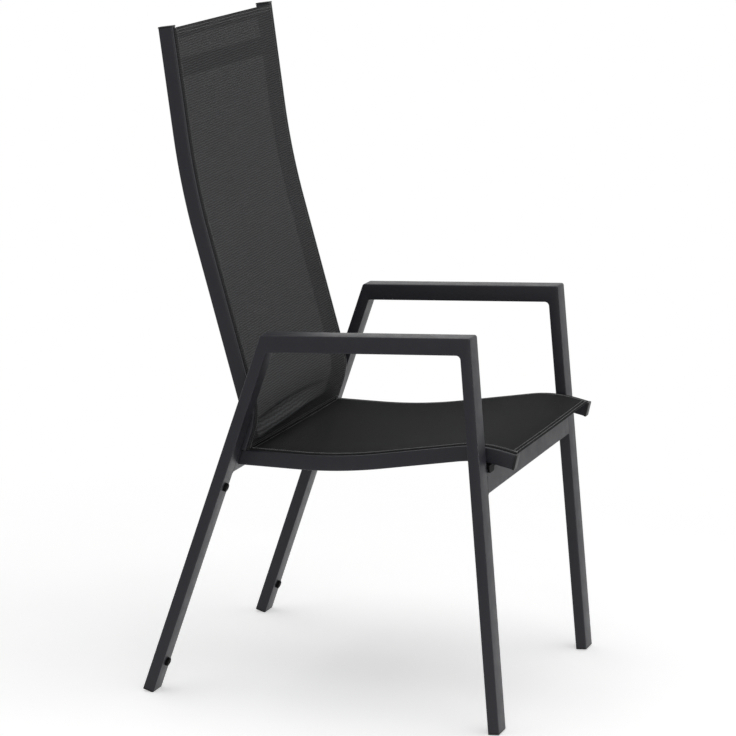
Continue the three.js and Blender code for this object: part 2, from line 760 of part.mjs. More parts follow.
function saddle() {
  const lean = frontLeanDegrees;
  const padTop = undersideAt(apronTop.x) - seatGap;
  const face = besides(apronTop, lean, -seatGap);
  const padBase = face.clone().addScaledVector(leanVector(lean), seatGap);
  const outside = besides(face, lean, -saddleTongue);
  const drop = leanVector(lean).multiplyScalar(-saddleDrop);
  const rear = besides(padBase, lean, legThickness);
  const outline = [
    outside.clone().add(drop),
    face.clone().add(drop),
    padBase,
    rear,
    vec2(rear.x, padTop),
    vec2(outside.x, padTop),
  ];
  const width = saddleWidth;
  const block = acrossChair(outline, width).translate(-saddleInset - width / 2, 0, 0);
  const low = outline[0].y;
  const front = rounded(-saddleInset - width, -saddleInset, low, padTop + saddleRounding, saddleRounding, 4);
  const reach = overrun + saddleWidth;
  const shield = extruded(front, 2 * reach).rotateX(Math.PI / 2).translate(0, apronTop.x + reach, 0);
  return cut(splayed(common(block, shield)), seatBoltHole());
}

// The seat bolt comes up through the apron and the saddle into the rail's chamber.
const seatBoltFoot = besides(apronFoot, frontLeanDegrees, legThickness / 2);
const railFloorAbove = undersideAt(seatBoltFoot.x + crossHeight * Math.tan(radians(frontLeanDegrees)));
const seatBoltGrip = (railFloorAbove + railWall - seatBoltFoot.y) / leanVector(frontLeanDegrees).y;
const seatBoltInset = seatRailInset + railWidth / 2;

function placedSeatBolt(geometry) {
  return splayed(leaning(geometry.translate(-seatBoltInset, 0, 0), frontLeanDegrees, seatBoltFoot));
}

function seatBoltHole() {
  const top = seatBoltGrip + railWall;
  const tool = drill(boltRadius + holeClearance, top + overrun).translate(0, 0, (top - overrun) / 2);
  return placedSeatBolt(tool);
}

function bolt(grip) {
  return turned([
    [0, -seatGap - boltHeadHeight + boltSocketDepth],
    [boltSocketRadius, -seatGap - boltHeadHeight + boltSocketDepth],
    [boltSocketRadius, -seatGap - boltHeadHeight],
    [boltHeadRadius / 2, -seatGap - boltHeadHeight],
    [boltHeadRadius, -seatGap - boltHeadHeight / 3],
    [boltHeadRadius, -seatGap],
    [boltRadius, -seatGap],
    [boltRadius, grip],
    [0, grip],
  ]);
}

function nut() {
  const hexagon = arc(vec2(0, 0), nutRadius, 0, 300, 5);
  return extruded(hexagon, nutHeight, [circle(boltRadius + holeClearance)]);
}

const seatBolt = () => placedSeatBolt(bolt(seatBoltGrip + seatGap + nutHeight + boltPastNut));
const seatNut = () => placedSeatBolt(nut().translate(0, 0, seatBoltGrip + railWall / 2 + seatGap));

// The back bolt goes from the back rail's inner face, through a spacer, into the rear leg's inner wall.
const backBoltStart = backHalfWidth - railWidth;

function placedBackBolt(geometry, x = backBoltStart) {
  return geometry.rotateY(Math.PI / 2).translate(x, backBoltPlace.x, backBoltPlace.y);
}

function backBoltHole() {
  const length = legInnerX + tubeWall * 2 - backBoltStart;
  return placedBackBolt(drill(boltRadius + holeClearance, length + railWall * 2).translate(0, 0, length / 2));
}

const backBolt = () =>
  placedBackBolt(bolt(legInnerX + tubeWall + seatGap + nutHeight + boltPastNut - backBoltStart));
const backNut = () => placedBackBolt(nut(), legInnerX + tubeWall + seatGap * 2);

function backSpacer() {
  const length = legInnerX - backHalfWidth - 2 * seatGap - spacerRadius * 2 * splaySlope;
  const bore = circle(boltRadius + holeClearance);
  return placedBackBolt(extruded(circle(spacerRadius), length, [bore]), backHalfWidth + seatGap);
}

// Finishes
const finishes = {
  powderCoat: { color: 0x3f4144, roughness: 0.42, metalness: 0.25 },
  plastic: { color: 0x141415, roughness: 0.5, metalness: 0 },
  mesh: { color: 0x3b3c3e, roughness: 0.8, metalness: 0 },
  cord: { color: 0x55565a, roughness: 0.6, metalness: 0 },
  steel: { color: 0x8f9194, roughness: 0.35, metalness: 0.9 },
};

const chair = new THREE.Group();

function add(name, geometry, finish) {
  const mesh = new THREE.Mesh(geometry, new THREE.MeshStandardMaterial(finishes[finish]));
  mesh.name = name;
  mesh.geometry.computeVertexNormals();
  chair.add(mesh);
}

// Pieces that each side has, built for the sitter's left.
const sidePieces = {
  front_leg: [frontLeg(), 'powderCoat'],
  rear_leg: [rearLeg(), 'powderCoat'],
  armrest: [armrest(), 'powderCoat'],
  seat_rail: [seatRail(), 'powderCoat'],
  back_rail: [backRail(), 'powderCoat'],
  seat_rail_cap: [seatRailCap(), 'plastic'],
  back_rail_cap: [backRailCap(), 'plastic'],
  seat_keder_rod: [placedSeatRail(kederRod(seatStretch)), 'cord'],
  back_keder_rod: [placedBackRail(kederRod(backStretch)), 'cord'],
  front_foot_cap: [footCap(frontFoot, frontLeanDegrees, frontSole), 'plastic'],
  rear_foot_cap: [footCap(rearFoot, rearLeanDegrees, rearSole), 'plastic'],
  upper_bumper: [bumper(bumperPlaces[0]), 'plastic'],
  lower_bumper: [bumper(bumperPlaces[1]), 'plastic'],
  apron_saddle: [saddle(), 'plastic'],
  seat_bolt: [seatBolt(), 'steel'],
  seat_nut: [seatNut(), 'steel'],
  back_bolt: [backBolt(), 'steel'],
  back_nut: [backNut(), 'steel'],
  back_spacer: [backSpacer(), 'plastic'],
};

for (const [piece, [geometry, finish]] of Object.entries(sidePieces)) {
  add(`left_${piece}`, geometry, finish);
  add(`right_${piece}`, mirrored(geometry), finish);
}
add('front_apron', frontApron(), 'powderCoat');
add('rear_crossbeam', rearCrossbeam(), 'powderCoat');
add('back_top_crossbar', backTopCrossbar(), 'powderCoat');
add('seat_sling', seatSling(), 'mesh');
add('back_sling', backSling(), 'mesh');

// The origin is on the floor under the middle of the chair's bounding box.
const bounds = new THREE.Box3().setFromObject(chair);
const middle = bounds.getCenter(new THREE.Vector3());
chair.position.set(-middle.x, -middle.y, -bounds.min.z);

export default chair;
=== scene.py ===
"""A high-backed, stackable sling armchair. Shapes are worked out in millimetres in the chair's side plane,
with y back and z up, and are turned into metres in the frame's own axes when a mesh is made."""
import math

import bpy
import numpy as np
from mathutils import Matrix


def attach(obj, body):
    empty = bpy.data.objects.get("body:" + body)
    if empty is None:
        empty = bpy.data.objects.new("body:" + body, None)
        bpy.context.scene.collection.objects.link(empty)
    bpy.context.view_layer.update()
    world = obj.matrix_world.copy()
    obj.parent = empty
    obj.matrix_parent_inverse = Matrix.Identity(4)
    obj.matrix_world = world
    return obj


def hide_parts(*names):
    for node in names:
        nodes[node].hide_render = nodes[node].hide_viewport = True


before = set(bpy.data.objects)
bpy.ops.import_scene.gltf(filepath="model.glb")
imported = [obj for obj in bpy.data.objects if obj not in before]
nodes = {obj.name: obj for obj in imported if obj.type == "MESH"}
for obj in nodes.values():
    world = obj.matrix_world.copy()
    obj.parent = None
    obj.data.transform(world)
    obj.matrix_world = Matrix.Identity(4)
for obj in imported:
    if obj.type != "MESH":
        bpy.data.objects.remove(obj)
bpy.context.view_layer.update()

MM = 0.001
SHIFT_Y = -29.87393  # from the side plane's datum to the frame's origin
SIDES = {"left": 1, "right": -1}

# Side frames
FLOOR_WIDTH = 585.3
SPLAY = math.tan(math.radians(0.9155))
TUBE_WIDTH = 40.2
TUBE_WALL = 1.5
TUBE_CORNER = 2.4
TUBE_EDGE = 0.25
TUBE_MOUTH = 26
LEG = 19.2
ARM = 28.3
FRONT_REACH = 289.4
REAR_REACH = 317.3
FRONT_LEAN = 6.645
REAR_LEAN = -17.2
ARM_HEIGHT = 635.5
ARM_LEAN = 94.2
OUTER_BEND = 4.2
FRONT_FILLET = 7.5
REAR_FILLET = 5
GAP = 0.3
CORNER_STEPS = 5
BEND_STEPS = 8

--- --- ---

§ **Task objective**:
Output the section opening with the line that has "chair's bounding box." and closing with the line that has "if empty is". Keep both end lines and leave out the rest.

§ **Expected answer**:
// The origin is on the floor under the middle of the chair's bounding box.
const bounds = new THREE.Box3().setFromObject(chair);
const middle = bounds.getCenter(new THREE.Vector3());
chair.position.set(-middle.x, -middle.y, -bounds.min.z);

export default chair;
=== scene.py ===
"""A high-backed, stackable sling armchair. Shapes are worked out in millimetres in the chair's side plane,
with y back and z up, and are turned into metres in the frame's own axes when a mesh is made."""
import math

import bpy
import numpy as np
from mathutils import Matrix


def attach(obj, body):
    empty = bpy.data.objects.get("body:" + body)
    if empty is None:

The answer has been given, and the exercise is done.